In the struggle between these parties there can be no talk of unity, as their principles come from a separate foundation, and because the Croatians are somebody else's avant-garde, whereas the Serbians represent the principle of the "the Balkans for the Balkan people".

On the basis of this principle the Serbs must unite with other Balkan nations, leaving internal Balkan questions for another time. Croatians, as the representatives of foreign expansionist desires, are totally excluded from  this, not because of their national characteristics, rather as a nation that allowed its fate to be managed by a few cliques who are obviously serving the interests of foreign governments.

This struggle must lead to an extermination "of ours or yours". One side must submit.

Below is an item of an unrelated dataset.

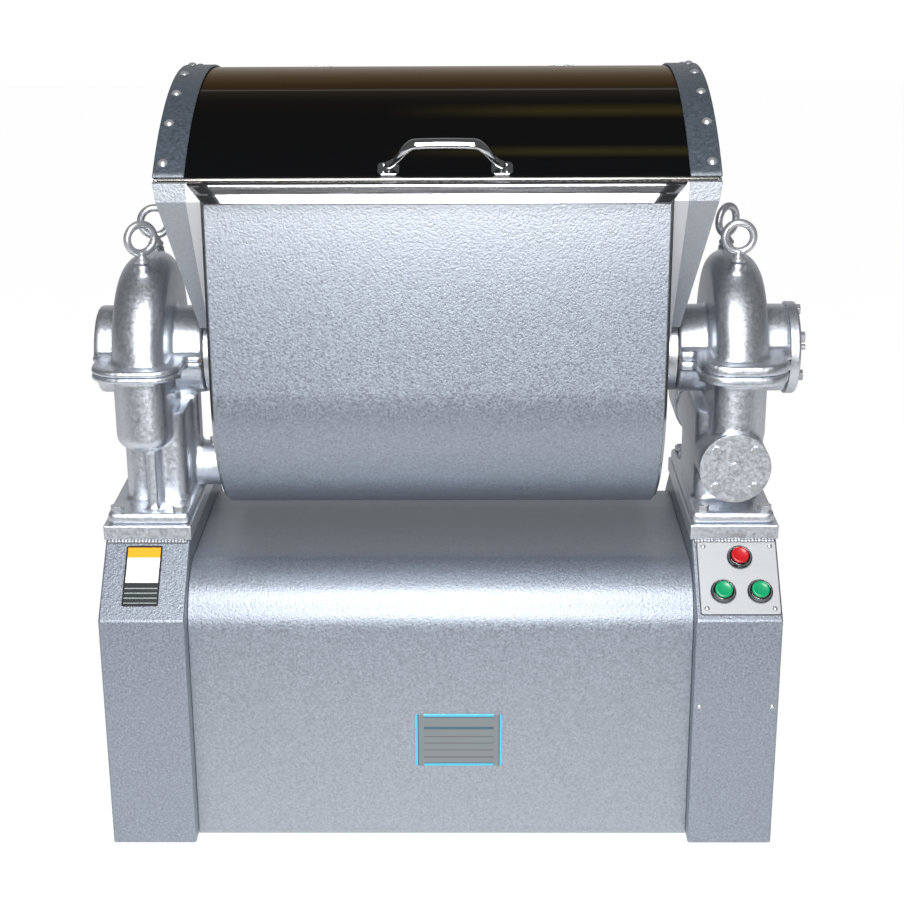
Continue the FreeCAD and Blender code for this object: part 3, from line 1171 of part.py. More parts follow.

That this will be the Croats is assured by their small size, geographic location, surroundings (as they are mixed in with Serbs everywhere) and the general process of evolution, where the Serbian ideal means progress.

With the education of the masses and their participation in politics, the clericist idea will finally subside. The fall of clericalism in our nation means the fall of Croatianism.

We hope that this will happen soon, for there is a sizeable number in the intelligentsia among the Croats who are spurring this process along, seeing that a unified Serbian nation means economic, political and cultural independence, and freedom from German encroachment.